Com os franceses passou-se o mesmo em todas as invasões por nós sofridas. Todavia, durante a Primeira Invasão Francesa a situação revestiu-se de contornos bem mais graves. Após ultimada a ocupação ilegítima do nosso País, Junot governou Portugal em nome de Napoleão e teve tempo para nos espoliar de tudo quanto há, aproveitando o ensejo para mandar retirar abusivamente de museus e palácios grande quantidades de peças de arte, de móveis, de baixelas de prata e de ouro, de jóias e de livros e documentos raros que pertenciam ao nosso património e que estavam ligados à história portuguesa. Porém, não há mal que sempre dure. E o Marechal Wellesley acabou por desembarcar com os seus homens em Lavos, perto da Figueira da Foz e, com o apoio do exército português, bateu completamente os invasores franceses, no Vimeiro e na Roliça, acabando com as facilidades para a roubalheira organizada do nosso património.

Vendo-se cercado e perdido, Junot propôs aos ingleses um armistício, prometendo fazer embarcar e retirar o exército napoleónico para o seu país. Os ingleses, para poupar homens e material, aceitaram discutir tal armistício. Porém, nas negociações dos seus termos, os portugueses não foram ouvidos nem achados. Como consequência, a Convenção de Sintra, então celebrada, permitiu infamemente que os franceses saíssem de Portugal com armas e bagagens, bem como com todo o dinheiro que tinham roubado e todas as preciosidades que tinham sido ilegitimamente saqueadas ao Património Português. Na altura, houve logo protestos violentos contra os responsáveis ingleses mas, numa situação de inteira dependência da nossa parte pouco mais poderia ter sido feito, a não ser concluir que, no futuro, os ingleses, iriam cometer o mesmo tipo de arbitrariedades e injustiças em relação ao País que tinham vindo ajudar…!

Ora bem, como deputado do Parlamento Europeu, Vasco Graça Moura, tomou conhecimento de que o Ministro Francês da Cultura, tinha formulado um enérgico pedido ao Director Geral da Unesco para que os bens culturais do Iraque, durante a ofensiva americana e inglesa, fossem devidamente preservados e restituídos àquele país, que deles é proprietário legítimo. Assim sendo, e seguindo a linha de pensamento do responsável francês, na sua qualidade de primeiro vice-presidente da Comissão de Cultura, do Parlamento Europeu, escreveu uma circunstanciada carta a tal Ministro, datada de 26 de Março de 2003, aplaudindo a iniciativa francesa, mas recordando que durante a invasão do território soberano português, sob o comando de Junot, apesar de, sem apelo nem agravo, terem sido derrotados, levaram consigo, contra a vontade dos portugueses, numerosas obras de arte e preciosos tesouros, em consequência de pilhagens sem escrúpulos e sem freio, cometidas em nome do governo francês.

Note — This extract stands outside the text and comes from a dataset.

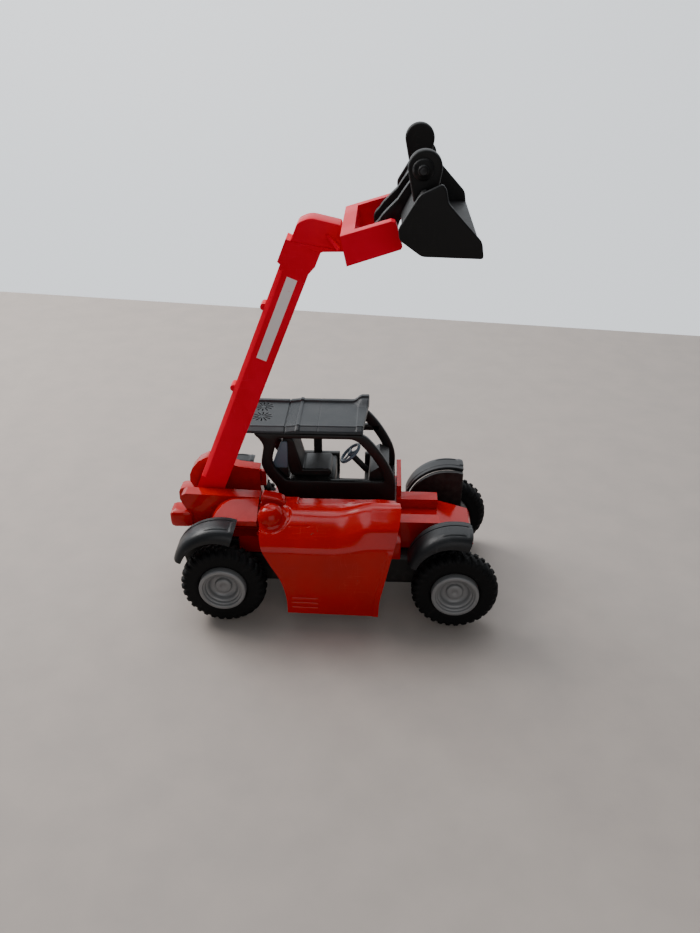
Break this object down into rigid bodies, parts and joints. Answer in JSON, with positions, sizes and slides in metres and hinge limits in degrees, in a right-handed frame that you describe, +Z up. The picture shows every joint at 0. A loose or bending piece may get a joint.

Assim escreveu Vasco Graça Moura. Ultimando a sua missiva, lamentou que os nossos bens, tão importantes para o património cultural português, nunca tivessem sido entregues a Portugal, seu proprietário legítimo, razão por que, parafraseando a carta desse responsável francês sobre os bens do Iraque, exige que os tesouros culturais, que nos foram subtraídos, sejam prontamente devolvidos a Portugal. “Tendo a honra, -acrescentava Vasco Graça Moura, de convidar o ministro francês a declarar que o governo francês está pronto a tratar dessa devolução…”, sugerindo ainda que, pela via diplomática, seja constituída uma comissão mista franco-portuguesa incumbida de estabelecer a lista desses roubos de guerra e de organizar a sua rápida devolução…Enfim, um tiro certeiro na demagogia e nas roubalheiras feitas oficialmente por um governo francês. Corajoso Vasco Graça Moura. Não há qualquer dúvida…!

Claro que o Governo Francês não respondeu a esta carta, continuando a França a locupletar-se indevidamente com um património que lhe não pertence. Perante esta situação, concluiremos que os franceses seguem o lema hipócrita “ Olha para o que eu digo e não para o que eu faço”, como reza a fábula..

Entretanto, Vasco Graça Moura faleceu, nunca jamais tendo havido uma insistência, mesmo ténue, dessa legítima exigência, pelas nossas politicamente correctas autoridades governamentais. Concluindo :- temos os responsáveis que temos, cujo nível cultural é tão baixo, como alta é a sua incompetência.